WORK REQUIRED — Please quote exactly the opening lines of the data, from the first line to the one where "90, 0), mode=Mode.SUBTRACT)" appears.

-- THE INPUT start --

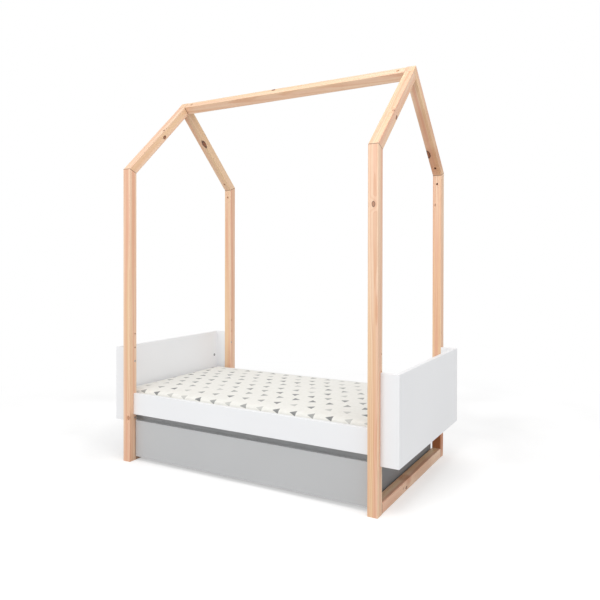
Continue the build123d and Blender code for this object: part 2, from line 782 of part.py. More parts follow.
# Wheels: solid rollers, each with a bore for its axle
with BuildPart() as wheel:
    Cylinder(wheel_radius, wheel_width, rotation=(0, 90, 0))
    Cylinder(axle_radius + running_gap, wheel_width, rotation=(0, 90, 0), mode=Mode.SUBTRACT)


def make_wheel(x, y):
    with BuildPart() as placed:
        with Locations((x, y, wheel_radius)):
            add(wheel.part)
    return placed


for side_name, sx in sides.items():
    save(make_wheel(sx * castor_x, castor_front_y), f"wheel_front_{side_name}")
    save(make_wheel(sx * castor_x, castor_back_y), f"wheel_rear_{side_name}")

def make_cam(sides):
    """Cam: a drum with a slot across it, open at the side where the bolt's head enters."""
    with BuildPart() as drum:
        add_pin(Plane.XY, cam_radius, -cam_depth, sides)
        Box(1.2 * cam_radius, cam_slot, 2 * cam_slot, mode=Mode.SUBTRACT)
        pin_bore(facing(cam_radius, 0, -cam_axis_depth, (1, 0, 0)), cam_bolt_radius, cam_radius)
    return drum


def make_cam_bolt(reach):
    """Connecting bolt, from the middle of its cam to its thread in the neighbour."""
    with BuildPart() as bolt:
        add_pin(Plane.YZ.offset(cam_bolt_start), cam_bolt_radius, reach - cam_bolt_start)
        add_pin(Plane.YZ.offset(reach), cam_bolt_thread_radius, cam_bolt_thread - thread_end_gap)
    return bolt


def cam_frame(cam):
    """A cam's own frame, sunk to the axis of its bolt."""
    return Plane(origin=cam.origin - cam.z_dir * cam_axis_depth, x_dir=cam.x_dir, z_dir=cam.z_dir)


# The ridge's cams show and have a brown coating, so they are a piece of their own
shown_cam = make_cam(shown_sides)
hidden_cam = make_cam(hidden_sides)
with BuildPart() as ridge_cam_drums:
    with Locations(*[cam.location for cam in ridge_cams]):
        add(shown_cam.part)
save(ridge_cam_drums, "ridge_cams")

with BuildPart() as cams:
    with Locations(*[cam.location for cam in shown_cams if cam not in ridge_cams]):
        add(shown_cam.part)
    with Locations(*[cam.location for cam in hidden_cams]):
        add(hidden_cam.part)
save(cams, "cams")

timber_bolt = make_cam_bolt(timber_cam_inset)
board_bolt = make_cam_bolt(board_cam_inset)
with BuildPart() as cam_bolts:
    with Locations(*[cam_frame(cam).location for cam in ridge_cams + foot_cams + rail_cams]):
        add(timber_bolt.part)
    with Locations(*[cam_frame(cam).location for cam in panel_cams]):
        add(board_bolt.part)
save(cam_bolts, "cam_bolts")

# Cross dowels and tie bolts of the eave joints and the ridge joints
eave_frames = [eave(sx, sy) for sx, sy in corners]
with BuildPart() as cross_nut:
    add_pin(Plane.YZ.offset(-cross_nut_length / 2), cross_nut_radius, cross_nut_length)
    pin_bore(Plane.XY.offset(cross_nut_radius), tie_bolt_radius, 2 * cross_nut_radius)

apex_nuts = [
    Plane(
        origin=Vector(sx * post_x, butt_y, butt_z) - Vector(0, slope, slope) * apex_nut_reach,
        x_dir=(0, slope, -slope),
        z_dir=(0, slope, slope),
    )
    for sx in sides.values()
]
eave_nuts = [
    Plane(origin=eave_point(mitre, eave_bolt_inset, up), x_dir=mitre.x_dir, z_dir=mitre.z_dir)
    for mitre in eave_frames
    for up in (-eave_nut_reach, eave_nut_reach)
]
with BuildPart() as cross_nuts:
    with Locations(*[nut.location for nut in eave_nuts + apex_nuts]):
        add(cross_nut.part)
save(cross_nuts, "cross_nuts")

eave_bolt_half = eave_nut_reach + cross_nut_radius
apex_bolt_length = post_size - panel_bolt_head_depth + apex_nut_reach + cross_nut_radius
bolt_head_height = panel_bolt_head_depth - bolt_head_drop
with BuildPart() as tie_bolts:
    for mitre in eave_frames:
        middle = Plane(origin=eave_point(mitre, eave_bolt_inset, 0), z_dir=mitre.z_dir)
        add_pin(middle.offset(-eave_bolt_half), tie_bolt_radius, 2 * eave_bolt_half)
    for sx in sides.values():
        seat = apex_head_mouth(sx).offset(-panel_bolt_head_depth)
        add_pin(seat, tie_bolt_radius, -apex_bolt_length)
        add_pin(seat, panel_bolt_head_radius, bolt_head_height)
save(tie_bolts, "tie_bolts")

# Bolts and threaded inserts between the posts and the end panels
panel_bolt_mouths = [
    facing(sx * post_inner_x, sy * board_y, z, (-sx, 0, 0))
    for sx, sy in corners
    for z in (low_panel_bolt_z, high_panel_bolt_z)
]
bolt_length = post_size - panel_bolt_head_depth + insert_length
with BuildPart() as panel_bolts:
    for mouth in panel_bolt_mouths:
        add_pin(mouth.offset(-panel_bolt_head_depth), panel_bolt_radius, -bolt_length)
        add_pin(mouth.offset(-panel_bolt_head_depth), panel_bolt_head_radius, bolt_head_height)
save(panel_bolts, "panel_bolts")

with BuildPart() as panel_inserts:
    for mouth in panel_bolt_mouths:
        add_pin(mouth.offset(-post_size), insert_radius, -insert_length)
        pin_bore(mouth.offset(-post_size), panel_bolt_radius, insert_length)
save(panel_inserts, "panel_inserts")


# Wooden dowels
def add_dowels(centres, forward):
    """Dowels along the axes of the given planes, running forward by the given length."""
    for centre in centres:
        add_pin(centre.offset(forward), dowel_radius, -dowel_length)


with BuildPart() as frame_dowels:
    add_dowels(eave_dowels + apex_dowels + foot_dowels + rail_dowels + return_dowels, dowel_half)
    add_dowels(ridge_dowels + panel_dowels, short_dowel_side)
save(frame_dowels, "frame_dowels")


# Screws with a flat head
def place_screws(seats, length):
    """Screws of one length, each with its head standing on one of the seats."""
    with BuildPart() as placed:
        for seat in seats:
            add_pin(seat, screw_radius, -length)
            add_pin(seat, screw_head_radius, screw_head_height)
    return placed


save(place_screws(rail_screws + return_screws, bar_screw_length), "bar_screws")
save(place_screws(front_screws, front_screw_length), "drawer_front_screws")
save(place_screws(castor_screws, castor_screw_length), "castor_screws")
sunk_seats = [screw.offset(-screw_head_height) for screw in box_screws]
save(place_screws(sunk_seats, box_screw_length - screw_head_height), "drawer_box_screws")
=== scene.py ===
import math

import bmesh
import bpy
from mathutils import Matrix, Vector


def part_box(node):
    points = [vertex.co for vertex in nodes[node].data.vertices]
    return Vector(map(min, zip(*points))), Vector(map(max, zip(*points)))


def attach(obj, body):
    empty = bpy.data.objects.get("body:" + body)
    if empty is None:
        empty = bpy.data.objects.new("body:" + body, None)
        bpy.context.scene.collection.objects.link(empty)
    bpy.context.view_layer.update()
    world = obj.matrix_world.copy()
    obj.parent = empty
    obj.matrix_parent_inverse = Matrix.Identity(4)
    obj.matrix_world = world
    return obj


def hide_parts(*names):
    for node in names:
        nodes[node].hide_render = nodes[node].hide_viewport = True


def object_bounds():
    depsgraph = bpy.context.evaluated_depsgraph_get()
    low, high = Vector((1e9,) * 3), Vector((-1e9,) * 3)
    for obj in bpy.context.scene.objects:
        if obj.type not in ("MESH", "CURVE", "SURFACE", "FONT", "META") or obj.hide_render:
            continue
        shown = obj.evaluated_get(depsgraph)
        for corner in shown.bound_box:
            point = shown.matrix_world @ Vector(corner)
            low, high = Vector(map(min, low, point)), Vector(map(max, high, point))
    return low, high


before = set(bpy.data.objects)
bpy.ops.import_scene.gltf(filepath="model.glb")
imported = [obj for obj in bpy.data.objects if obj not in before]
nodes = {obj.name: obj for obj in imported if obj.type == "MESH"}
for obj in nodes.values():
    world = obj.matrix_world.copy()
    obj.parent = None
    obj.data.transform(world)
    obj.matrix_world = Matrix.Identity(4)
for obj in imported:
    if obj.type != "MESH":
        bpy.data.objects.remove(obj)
cad_low, cad_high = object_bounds()

# Camera, fitted to the photograph (600 x 600 pixels)
image_size = 600
focal_px = 581.31
axis_px = (327.24, 265.39)  # where the camera's axis meets the picture
camera_place = Vector((1.4817, -2.3355, 0.9317))
camera_yaw = math.radians(28.334)
camera_pitch = math.radians(-0.349)
camera_roll = math.radians(0.108)
sensor_width = 36.0

# Sizes of the timbers, in metres
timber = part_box("foot_rail_left")[1].z
half_timber = timber / 2
post_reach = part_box("post_rear_left")[1].y
eave_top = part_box("post_rear_left")[1].z

# Pine, in metres
ring_width = 0.0034
ring_lean = 0.016  # sideways per metre along the timber
ring_waver = 0.012
joint_reach = 0.0022  # how far the shade at a joint runs from the sawn end

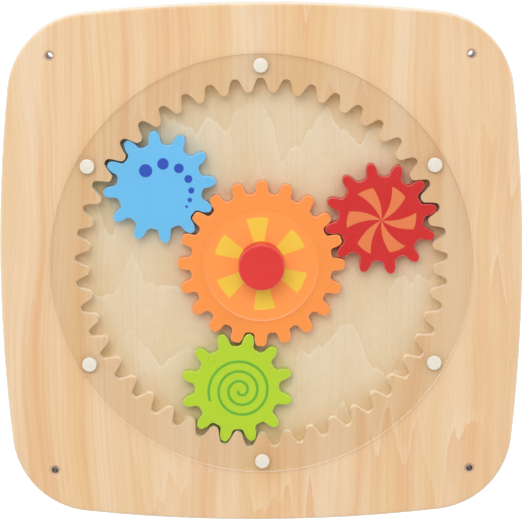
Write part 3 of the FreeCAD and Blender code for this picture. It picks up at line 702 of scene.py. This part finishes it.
def cut_gear(name, node, teeth, rows, paint, body, slot):
    """Make a gear from one tooth's share, repeated round the axis, and put it in its CAD node's place."""
    layout = Layout(f"{name}_teeth", paint, Teeth=teeth.count)
    layout.close(layout.round_the_axis(layout.given["Teeth"], layout.given["Geometry"]))
    share = bpy.data.meshes.new(f"{name}_share")
    skin = through_rows([[at_depth(point, depth) for point in points] for points, depth in rows])
    skin.to_mesh(share)
    skin.free()
    gear = layout.make(name, share)
    to_place(gear, centre_of(node), 0.0, resting_turn(node, teeth.count))
    finish_piece(gear, body, slot, node)


def finish_piece(piece, body, slot, *replaced):
    """Put a piece on its body, in the place of the CAD nodes it stands for; the slot it is given is not used.
    """
    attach(piece, body)
    if replaced:
        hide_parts(*replaced)


def sun_gear():
    """The driven gear, bored for the sleeve."""
    bore = SUN_TEETH.ring(SLEEVE_HOLE)
    rows = [(bore, gear_back), *SUN_TEETH.rows(gear_back, gear_face), (bore, gear_face), (bore, gear_back)]
    paint = lacquer("orange_lacquer", ORANGE, gear_face, EDGE_ROUND, 3.0, 0.22)
    cut_gear("sun_gear", "drive_gear", SUN_TEETH, rows, paint, "drive", "orange_paint")


def planet_gear(colour, paint):
    """A loose gear, with the slip washer's pocket in its back."""
    axis = PLANET_TEETH.ring(0.0)
    pocket = PLANET_TEETH.ring(POCKET_RADIUS)
    floor = gear_back + POCKET_DEPTH
    rows = [(axis, floor), (pocket, floor), (pocket, gear_back), *PLANET_TEETH.rows(gear_back, gear_face),
            (axis, gear_face)]
    cut_gear(f"{colour}_planet_gear", f"{colour}_gear", PLANET_TEETH, rows, paint,
             f"{colour}_planet", f"{colour}_paint")


sun_gear()
planet_gear("red", lacquer("red_lacquer", RED, gear_face, EDGE_ROUND, 13.0))
planet_gear("blue", lacquer("blue_lacquer", SKY, gear_face, EDGE_ROUND, 23.0))
planet_gear("green", lacquer("green_lacquer", LIME, gear_face, EDGE_ROUND, 33.0))


# ------------------------------------------------------------------------- the prints on the gears

FILM = 0.05 * MM


def fan_layout(name, ink, blades, hub, rim, width, start, twist, slant):
    """Blades round a hub: each is a sector that may twist with the radius and end on a slant."""
    layout = Layout(name, ink, Blades=blades, Hub=hub, Rim=rim, Width=width, Start=start, Twist=twist,
                    Slant=slant, Film=FILM)
    given = layout.given
    grid = layout.add("GeometryNodeMeshGrid", {"Size X": 1.0, "Size Y": 1.0, "Vertices X": 9,
                                               "Vertices Y": 25}).outputs[0]
    spot = layout.apart(layout.add("GeometryNodeInputPosition").outputs[0])
    side = spot[0]
    out = layout.math("ADD", spot[1], 0.5)
    reach = layout.math("MULTIPLY_ADD", layout.math("MULTIPLY", side, given["Slant"]), given["Rim"],
                        given["Rim"])
    radius = layout.math("MULTIPLY_ADD", out, layout.math("SUBTRACT", reach, given["Hub"]), given["Hub"])
    angle = layout.math("MULTIPLY_ADD", side, given["Width"], given["Start"])
    angle = layout.math("MULTIPLY_ADD", out, given["Twist"], angle)
    blade = layout.thickened(layout.moved(grid, layout.polar(radius, angle)), given["Film"])
    layout.close(layout.round_the_axis(given["Blades"], blade))
    return layout


def dots_layout(name, ink, count, ring, start, first_step, step_fall, large, small):
    """Dots along an arc that shrink and draw together."""
    layout = Layout(name, ink, Count=count, Ring=ring, Start=start, FirstStep=first_step,
                    StepFall=step_fall, Large=large, Small=small, Film=FILM)
    given = layout.given
    number = layout.index()
    before = layout.math("SUBTRACT", number, 1.0)
    pairs = layout.math("MULTIPLY", layout.math("MULTIPLY", number, before), 0.5)
    angle = layout.math("SUBTRACT", given["Start"], layout.math("MULTIPLY", number, given["FirstStep"]))
    angle = layout.math("MULTIPLY_ADD", pairs, given["StepFall"], angle)
    points = layout.moved(layout.points(given["Count"]), layout.polar(given["Ring"], angle))
    share = layout.math("DIVIDE", number, layout.math("SUBTRACT", given["Count"], 1.0))
    radius = layout.math("MULTIPLY_ADD", share, layout.math("SUBTRACT", given["Small"], given["Large"]),
                         given["Large"])
    dot = layout.add("GeometryNodeMeshCircle", {"Vertices": 64, "Radius": 1.0}, fill_type="NGON").outputs[0]
    upright = layout.add("GeometryNodeTransform", {"Geometry": dot,
                                                   "Rotation": (math.pi / 2, 0.0, 0.0)}).outputs[0]
    disc = layout.thickened(upright, given["Film"])
    layout.close(layout.placed(points, disc, scale=layout.together(radius, 1.0, radius)))
    return layout


def spiral_layout(name, ink, turns, window_wall, outer, line):
    """A flat line wound outwards evenly, with square ends."""
    layout = Layout(name, ink, Turns=turns, Inner=window_wall, Outer=outer, Line=line, Film=FILM)
    given = layout.given
    wound = layout.add("GeometryNodeCurveSpiral", {"Resolution": 96, "Rotations": given["Turns"],
                                                   "Start Radius": given["Inner"],
                                                   "End Radius": given["Outer"], "Height": 0.0,
                                                   "Reverse": True}).outputs[0]
    wound = layout.add("GeometryNodeSetCurveNormal", {"Curve": wound}, mode="Z_UP").outputs[0]
    section = layout.add("GeometryNodeCurvePrimitiveQuadrilateral",
                         {"Width": given["Line"], "Height": given["Film"]}).outputs[0]
    ribbon = layout.add("GeometryNodeCurveToMesh", {"Curve": wound, "Profile Curve": section,
                                                    "Fill Caps": True}).outputs[0]
    upright = layout.add("GeometryNodeTransform", {"Geometry": ribbon,
                                                   "Rotation": (math.pi / 2, 0.0, 0.0)}).outputs[0]
    layout.close(upright)
    return layout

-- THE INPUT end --

ANSWER —
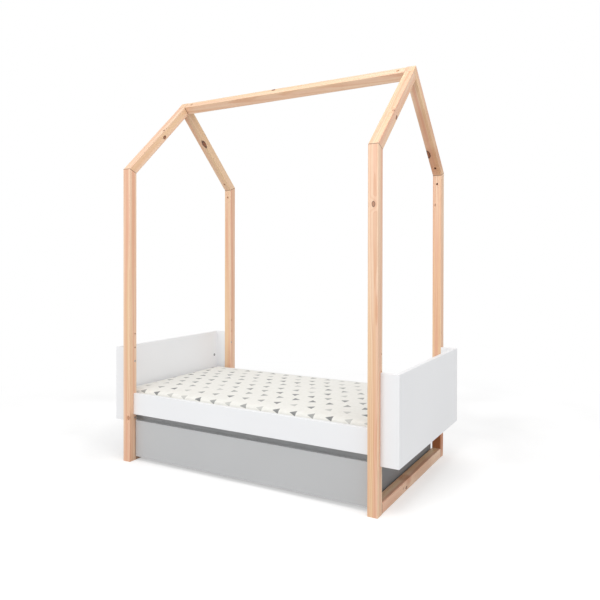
Continue the build123d and Blender code for this object: part 2, from line 782 of part.py. More parts follow.
# Wheels: solid rollers, each with a bore for its axle
with BuildPart() as wheel:
    Cylinder(wheel_radius, wheel_width, rotation=(0, 90, 0))
    Cylinder(axle_radius + running_gap, wheel_width, rotation=(0, 90, 0), mode=Mode.SUBTRACT)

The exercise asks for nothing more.